I proposed in 1996.
He’d always said, “If you get the ring, I’ll say yes. ”
I did, he did.
We did in September 1997. We’d been together for 3 years already. We were a good couple, we were happy. I knew his bipolar disorder was manageable, I knew we could conquer anything.
Years passed, new home, new jobs, a lot of loneliness. He worked swing-shift which is not good for a relationship or anyone with mental health disorders.
This is where it is no longer my story…I had an affair, I left him, albeit amicably. We remained friends, he kept it, “in the family” in a round about sort of way.
They had a kid, So did me and my new husband. We spoke on occasion, kept in touch via family.
We each moved forward.
2018, a lot of suicide, celebrities, local people, friends of friends. I thought I should check-in with him but I didn’t.
Time and time again, I didn’t.
I awoke one morning to my husband asking if I knew anyone in a certain neighborhood there’d been a major tragedy.
I did.
I waited until I got to work.
I texted my ex, “What’s your mom’s address?” No response. “Hello?” No response. Messenger dings, My ex sister-in-law. “Can you talk?” I told her that I was at work.
The words:
“His mental illness got the best of him, he did the unthinkable, he killed A, he killed B, he killed C, and A, he took his own life.”
My past destroyed in one night.
He left a child parentless
I have spoken to the child. We connected. I have nothing bad to say about the child’s father.
I loved him, always. We were good together. We grew apart.
I feel I could have helped had he just reached out to me.
He didn’t.
Today 11/15 is his Birthday, I wish him peace on the other side. I know he fought his demons, I know they over ran him in the end.
I still love him, he’s my past, I will, as always, hold him close to my heart.
There were 4 victims that night.
All of them fell victim to Bipolar Disorder, a failing system, and a lack of understanding from those around the one suffering the most.
Today, I will light a candle for your Birthday,
You are missed. You will always be missed.

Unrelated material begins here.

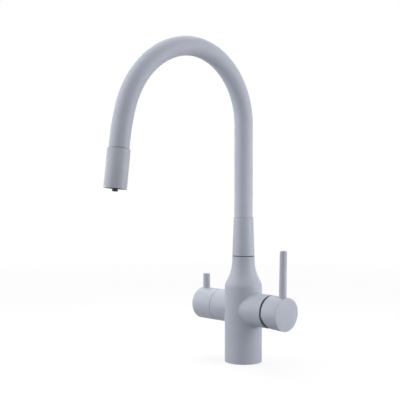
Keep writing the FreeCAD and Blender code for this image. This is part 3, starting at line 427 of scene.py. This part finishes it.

I will always remember you.
Happy Birthday, RIP, DLP.
You have so much empathy and I’m so sorry you had to go through this. I cannot imagine. And of course you love him! He was a huge part of your life and you ARE allowed to grieve this loss. As hard as you need to.
I’m sending you, the kids, and DLP my love.
My love to you. Thank you for sharing.
Thank you for seeing the person, and not just the illness.